On that date, Miss Jewell had a sclerotherapy procedure - where a substance is injected into the site to shrink and close off the vein - which went ahead without complications.

However, just four hours later, the inquest was told Miss Jewell returned to A&E 'extremely unwell' with a high fever and signs of sepsis.

She was stabilised at West Suffolk Hospital and then transferred to the Royal Brompton where, despite treatment, she died on August 12.

just four hours later, the inquest was told Miss Jewell returned to A&E 'extremely unwell' with a high fever and signs of sepsis. Picture: Mark Westley
just four hours later, the inquest was told Miss Jewell returned to A&E 'extremely unwell' with a high fever and signs of sepsis. Picture: Mark Westley

Dr Boyle said there was no evidence in records that staff who did the sclerotherapy procedure noted any signs of infection at the time and called it 'extremely unlikely' that the injection played any part in the infection.

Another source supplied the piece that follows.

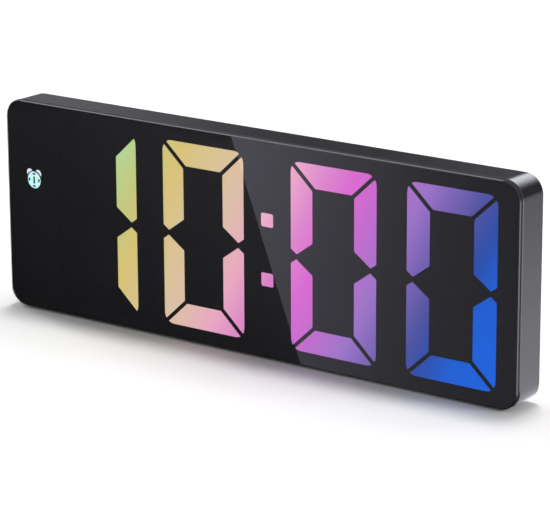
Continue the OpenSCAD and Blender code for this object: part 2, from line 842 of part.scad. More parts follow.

He said: "I'd be fairly confident that my colleagues wouldn't have gone ahead with the procedure if she seemed unwell at the time."

"This is a very sad case and from my perspective we were all trying to do our best to prevent something that might've been life threatening," he later added.

In court today, Dr Isma Rafiq, a consultant cardiologist from Royal Brompton where Stephanie was a registered patient and visited specialists, said she and other clinicians were never informed of the infection by the GP.

In fact, Dr Rafiq said she was not told Miss Jewell had an open wound until she was transferred into the hospital.

While Dr Read told the court it was not the surgery's practice to do so, Dr Rafiq said knowledge of her GP consultations would have been 'helpful'.

Dr Rafiq told the court when Miss Jewell arrived at Royal Brompton they found 'pockets of infection' all over the heart and found seeding of infection in the lungs.

When asked if she thought the leg wound should have been dealt with earlier, she said: "I think it should have been dealt with earlier, yes. I totally agree with that."

Coroner Nigel Parsley branded the incident a 'failure to communicate' and called it a 'clear missed opportunity', but said evidence did not show the outcome would have been any different if the information had been passed on.

Mr Parsley confirmed the death was caused by multi-organ failure as a result of infective endocarditis (heart infection) contributed to in some way by complex congenital heart disease and hepatic cirrhosis (scarring of liver).

He concluded Miss Jewell died of natural causes and called her death "tragic."